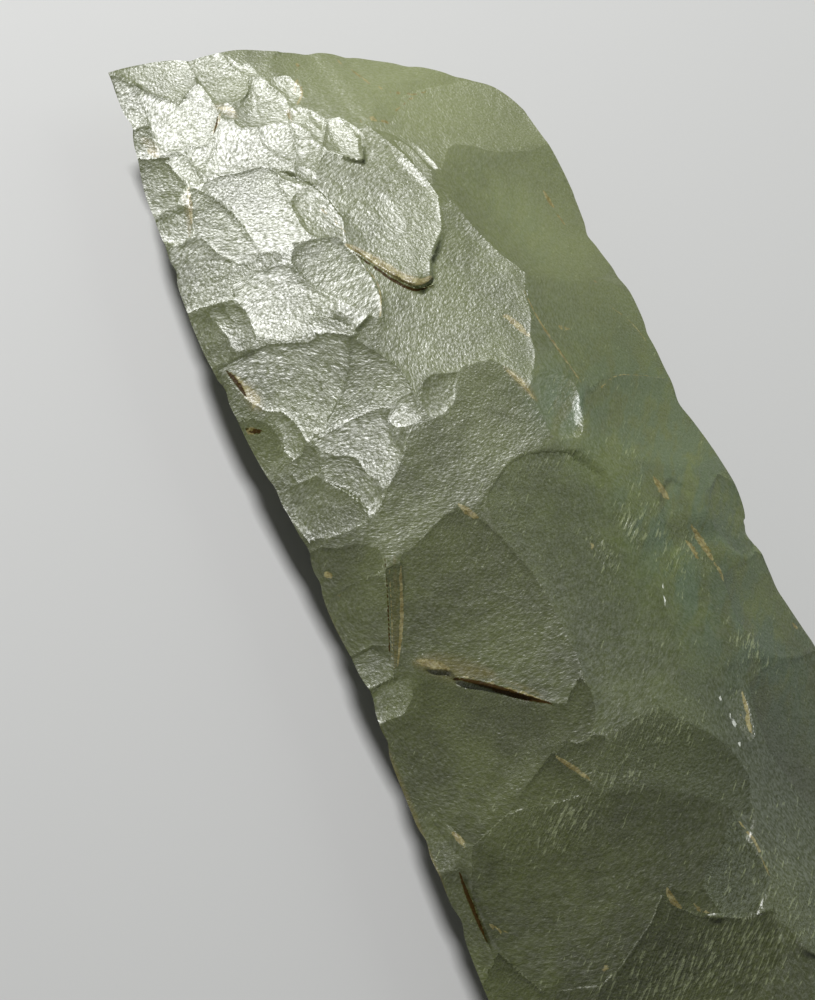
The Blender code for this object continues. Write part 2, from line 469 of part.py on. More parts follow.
class Face:
    """One face of the blade: the blank's height, and the scars cut into it one by one."""

    def __init__(self, blank, up, seed):
        self.blank = blank
        self.up = up
        self.seed = seed
        self.cuts = []
        self.ledges = []

    def warp(self, x, y):
        """Shifts the plan a little, so that no ridge between scars runs true."""
        wx, wy = x + 0.0, y + 0.0
        for size, reach in WARPS:
            wx += reach * wobble(x, y, size, self.seed + 1)
            wy += reach * wobble(x, y, size, self.seed + 2)
        return wx, wy

    def cut(self, scar):
        """Adds a scar. Its film is part flat and part true to the blank's own curve."""
        work = FacetCut(scar) if isinstance(scar, Facet) else Cut(scar, self.seed + len(self.cuts))
        a, b, x, y = work.ring()
        rim, blank = self.raw(x, y), self.blank(x, y)
        shapes = film(a, b)
        flat = np.linalg.lstsq(shapes, rim, rcond=None)[0]
        above = np.linalg.lstsq(shapes, rim - blank, rcond=None)[0]
        share = work.scar.flat
        work.weights = share * flat + (1 - share) * above
        self.cuts.append(work)

    def raw(self, x, y):
        """The face's height before ledges."""
        blank = self.blank(x, y)
        wx, wy = self.warp(x, y)
        z = blank.copy()
        for work in self.cuts:
            scar = work.scar
            near = np.hypot(x - scar.x, y - scar.y) < work.reach
            if not near.any():
                continue
            a, b = work.place(x[near], y[near])
            inset = np.clip(work.inset(x[near], y[near], wx[near], wy[near]), 0, 1)
            old = z[near]
            floor = film(a, b) @ work.weights + (1 - scar.flat) * blank[near]
            floor = floor - self.up * work.drop(a, b)
            cut = np.maximum(self.up * (old - floor), 0) * (1 - (1 - inset) ** 2)
            z[near] = old - self.up * cut
        return z

    def height(self, x, y):
        z = self.raw(x, y)
        for ledge in self.ledges:
            z = z - self.up * ledge_drop(ledge, x, y)
        return z


def smooth_line(line):
    """A bent line's points, with more between them on a smooth curve."""
    line = np.array(line, float)
    run = np.concatenate([[0], np.cumsum(np.hypot(*np.diff(line, axis=0).T))])
    at = np.linspace(0, run[-1], LEDGE_POINTS * len(line))
    return np.stack([flow(at, np.stack([run, axis], -1)) for axis in line.T], -1)


def ledge_drop(ledge, x, y):
    """How far the low side of a ledge lies under the face it broke from."""
    line = smooth_line(ledge.line)
    lengths = np.hypot(*np.diff(line, axis=0).T)
    run = np.concatenate([[0], np.cumsum(lengths)])
    ways = np.gradient(line, axis=0)
    gap = np.full(x.shape, 1e9)
    low, share, total = 0.0, 0.0, 0.0
    for k in range(len(line) - 1):
        (x0, y0), (x1, y1) = line[k], line[k + 1]
        ux, uy = (x1 - x0) / lengths[k], (y1 - y0) / lengths[k]
        t = np.clip((x - x0) * ux + (y - y0) * uy, 0, lengths[k])
        dx, dy = x - x0 - t * ux, y - y0 - t * uy
        off = np.hypot(dx, dy)
        gap = np.minimum(gap, off)
        way = ways[k] + (t / lengths[k])[..., None] * (ways[k + 1] - ways[k])
        weight = 1 / (off ** 2 + LEDGE_BLEND ** 2) ** 2
        low = low + weight * (way[..., 0] * dy - way[..., 1] * dx)
        share = share + weight * (run[k] + t) / run[-1]
        total = total + weight
    share = share / total
    fade = ease(share / LEDGE_FADE) * ease((1 - share) / LEDGE_FADE)
    signed = np.where(low < 0, gap, -gap)
    wall = ease(signed / ledge.wide + 0.5)
    rise = 1 - ease(signed / ledge.reach)
    foot = np.exp(-((signed - CRACK_WIDTH / 2) / (CRACK_WIDTH / 2)) ** 2)
    return fade * (ledge.high * wall * rise + ledge.crack * foot)


def under_scars():
    """Two rows of flakes from the sides and a few from the ends, plainer than above."""
    rng = np.random.default_rng(11)
    scars = []
    for turn, edge, start in ((0, -31, -84), (180, 31, -78)):
        y = start
        while y < 92:
            wide = rng.uniform(17, 25)
            long = rng.uniform(20, 25)
            lean = math.copysign(long / 2 - 3.0, -edge)
            scars.append(Scar(edge + lean, y, turn + rng.uniform(-14, 14), long, wide,
                              rng.uniform(0.5, 0.9)))
            y += wide * 0.62
    rng.shuffle(scars)
    scars = [Scar(*s) for s in scars]
    scars += [Scar(-12, 88, 268, 24, 20, 0.5), Scar(8, 82, 262, 22, 20, 0.5),
              Scar(24, 70, 240, 16, 16, 0.5), Scar(0, -90, 90, 20, 24, 0.6)]
    for edge, turn in ((-30, 0), (30, 180)):
        y = -80.0
        while y < 84:
            wide = rng.uniform(5, 9)
            scars.append(Scar(edge, y, turn, rng.uniform(6, 9), wide, rng.uniform(0.3, 0.5)))
            y += wide * rng.uniform(1.0, 1.5)
    return scars


def worked_face(blank, up, seed, scars, ledges):
    face = Face(blank, up, seed)
    for scar in scars:
        face.cut(scar)
    face.ledges = ledges
    return face


def edge_line(upper, x, y):
    """The sharp edge's height beside a plan point: where the upper face meets the outline."""
    rims = [(traced(lambda at: upper.height(left_side(at), at), PLAN_LENGTH), y),
            (traced(lambda at: upper.height(right_side(at), at), PLAN_LENGTH), y),
            (traced(lambda at: upper.height(at, poll_edge(at)), PLAN_WIDTH), x),
            (traced(lambda at: upper.height(at, bit_edge(at)), PLAN_WIDTH), x)]
    total, weight = 0.0, 0.0
    for gap, (rim, at) in zip(margins(x, y), rims):
        w = 1 / (np.maximum(gap, 0) ** 2 + 1e-9)
        total = total + w * np.clip(rim(at), PLAN_EDGE - EDGE_DIP, PLAN_EDGE + EDGE_RISE)
        weight = weight + w
    return total / weight


def surfaces(upper, under, x, y, at_edge):
    """The two faces' plan heights, meeting in the edge line."""
    inside = np.maximum(np.minimum.reduce(margins(x, y)), 0)
    edge = edge_line(upper, x, y)
    top = upper.height(x, y)
    near_edge = np.exp(-(inside / EDGE_SPREAD) ** 2)
    low = under.blank(x, y) + (under.height(x, y) - under.blank(x, y)) * ease(inside / EDGE_CALM)
    low = low + (edge - PLAN_EDGE) * near_edge
    top = np.maximum(top, edge + EDGE_SLOPE * inside)
    low = np.minimum(low, edge - EDGE_SLOPE * inside)
    return np.where(at_edge, edge, top), np.where(at_edge, edge, low)


def lay_sheet(verts, upper, under, which):
    """Lays a flat grid's vertices on the upper (0) or the under (1) surface, in metres."""
    s = np.array([v.co.x for v in verts]) + 0.5
    t = np.array([v.co.y for v in verts]) + 0.5
    x, y = plan_point(s, t)
    at_edge = np.minimum.reduce([s, 1 - s, t, 1 - t]) < 1e-6
    z = surfaces(upper, under, x, y, at_edge)[which]
    x, y = (x - PLAN_MIDDLE) * WIDTH / PLAN_WIDTH, y * LENGTH / PLAN_LENGTH
    z = z * THICKNESS / PLAN_THICKNESS
    for vert, place in zip(verts, np.stack([x, y, z], -1)):
        vert.co = place


def blade_mesh(rows, columns):
    """The closed blade: an upper and an under sheet, welded along the sharp edge."""
    upper = worked_face(upper_blank, 1, 40, UPPER_SCARS + UPPER_FACETS, UPPER_LEDGES)
    under = worked_face(under_blank, -1, 240, under_scars(), [])
    bm = bmesh.new()
    for which in (0, 1):
        grid = bmesh.ops.create_grid(bm, x_segments=columns, y_segments=rows, size=0.5)
        lay_sheet(grid["verts"], upper, under, which)
        if which == 1:
            faces = {face for vert in grid["verts"] for face in vert.link_faces}
            bmesh.ops.reverse_faces(bm, faces=list(faces))
    rim = [vert for vert in bm.verts if vert.is_boundary]
    bmesh.ops.remove_doubles(bm, verts=rim, dist=1e-7)
    mesh = bpy.data.meshes.new("celt")
    bm.to_mesh(mesh)
    bm.free()
    return mesh


def clear_scene():
    for item in list(bpy.data.objects):
        bpy.data.objects.remove(item)


def simplified(item, triangles):
    """The object's mesh, reduced to about that many triangles where it is flattest."""
    thin = item.modifiers.new("Fewer faces", "DECIMATE")
    thin.use_collapse_triangulate = True
    thin.ratio = triangles / (2 * len(item.data.polygons))
    graph = bpy.context.evaluated_depsgraph_get()
    mesh = bpy.data.meshes.new_from_object(item.evaluated_get(graph))
    item.modifiers.clear()
    return mesh


def cut_resting_flat(mesh):
    """Takes the belly off level at Z = 0, where the celt rests."""
    bm = bmesh.new()
    bm.from_mesh(mesh)
    everything = bm.verts[:] + bm.edges[:] + bm.faces[:]
    cut = bmesh.ops.bisect_plane(bm, geom=everything, dist=1e-7, plane_co=(0, 0, 0),
                                 plane_no=(0, 0, 1), clear_inner=True)
    rim = [e for e in cut["geom_cut"] if isinstance(e, bmesh.types.BMEdge)]
    bmesh.ops.holes_fill(bm, edges=rim, sides=0)
    bm.to_mesh(mesh)
    bm.free()


def jasper():
    material = bpy.data.materials.new("green_jasper")
    material.use_nodes = True
    shader = material.node_tree.nodes["Principled BSDF"]
    shader.inputs["Base Color"].default_value = (0.115, 0.135, 0.07, 1)
    shader.inputs["Roughness"].default_value = 0.42
    shader.inputs["Metallic"].default_value = 0.0
    return material


def main():
    clear_scene()
    parts = bpy.data.collections.new("jasper_celt")
    bpy.context.scene.collection.children.link(parts)
    celt = bpy.data.objects.new("celt", blade_mesh(ROWS, COLUMNS))
    parts.objects.link(celt)
    celt.data = simplified(celt, TRIANGLES)
    cut_resting_flat(celt.data)
    celt.data.materials.append(jasper())
    return celt


main()
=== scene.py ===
"""Looks of the jasper celt: its stone surface in fine relief, its colours, the light and the view.

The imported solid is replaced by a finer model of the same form, worked out by the same carving.
+Y points to the skewed bit, +X to the right-hand side seen from above and +Z up.
"""
import math
from collections import namedtuple

import bmesh
import bpy
import numpy as np
from mathutils import Matrix, Vector


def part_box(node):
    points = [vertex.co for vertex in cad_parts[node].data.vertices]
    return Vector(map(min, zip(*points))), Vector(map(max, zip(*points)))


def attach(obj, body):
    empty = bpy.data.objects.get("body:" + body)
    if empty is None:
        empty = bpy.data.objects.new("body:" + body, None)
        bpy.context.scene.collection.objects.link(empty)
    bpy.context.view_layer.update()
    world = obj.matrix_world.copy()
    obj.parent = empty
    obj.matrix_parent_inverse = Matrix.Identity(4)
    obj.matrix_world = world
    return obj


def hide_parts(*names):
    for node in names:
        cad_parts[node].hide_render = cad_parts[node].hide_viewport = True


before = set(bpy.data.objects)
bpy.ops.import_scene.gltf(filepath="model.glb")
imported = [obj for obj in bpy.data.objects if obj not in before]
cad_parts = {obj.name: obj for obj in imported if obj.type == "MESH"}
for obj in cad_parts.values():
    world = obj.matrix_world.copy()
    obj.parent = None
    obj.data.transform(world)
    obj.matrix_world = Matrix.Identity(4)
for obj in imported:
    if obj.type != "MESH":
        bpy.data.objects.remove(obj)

# Real sizes in metres
LENGTH = 0.2000
WIDTH = 0.0673
THICKNESS = 0.0232
EDGE_HEIGHT = 0.0106      # the sharp edge above the resting face

# The plan that the carving is drawn on, in millimetres
PLAN_LENGTH = 200.0
PLAN_WIDTH = 67.3
PLAN_MIDDLE = -0.17       # the plan x that lies over the origin
PLAN_THICKNESS = 23.2
PLAN_EDGE = PLAN_THICKNESS * EDGE_HEIGHT / THICKNESS
BIT_BEVEL = 52.0          # how far from the bit the blade starts to thin
POLL_BEVEL = 30.0
BELLY = 0.8               # how far the blank's belly reaches below the resting flat
UPPER_BOW = 0.08          # how much of its height each face loses towards the ends
UNDER_BOW = 0.25
EDGE_SLOPE = 0.12         # least rise of either face away from the edge
EDGE_DIP = 1.6            # how far the sharp edge may wander down and up
EDGE_RISE = 1.2
EDGE_SPREAD = 5.0         # how far in from the sharp edge its wander still shifts the underside
EDGE_CALM = 2.5           # how far in from the sharp edge the underside's scars are still shallow
PLAN_PASSES = 24          # passes that settle a plan point between the four edges
TRACE_STEPS = 6001        # places at which an edge is worked out once and for all
# How far apart and how large the plan's wobbles are
WARPS = ((12.0, 0.8), (5.0, 0.5), (1.7, 0.2))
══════
Repeat word for word the lines from the line containing "parts.objects.link(celt)" to the line containing "from collections import namedtuple", both lines included; nothing else should appear.

    parts.objects.link(celt)
    celt.data = simplified(celt, TRIANGLES)
    cut_resting_flat(celt.data)
    celt.data.materials.append(jasper())
    return celt


main()
=== scene.py ===
"""Looks of the jasper celt: its stone surface in fine relief, its colours, the light and the view.

The imported solid is replaced by a finer model of the same form, worked out by the same carving.
+Y points to the skewed bit, +X to the right-hand side seen from above and +Z up.
"""
import math
from collections import namedtuple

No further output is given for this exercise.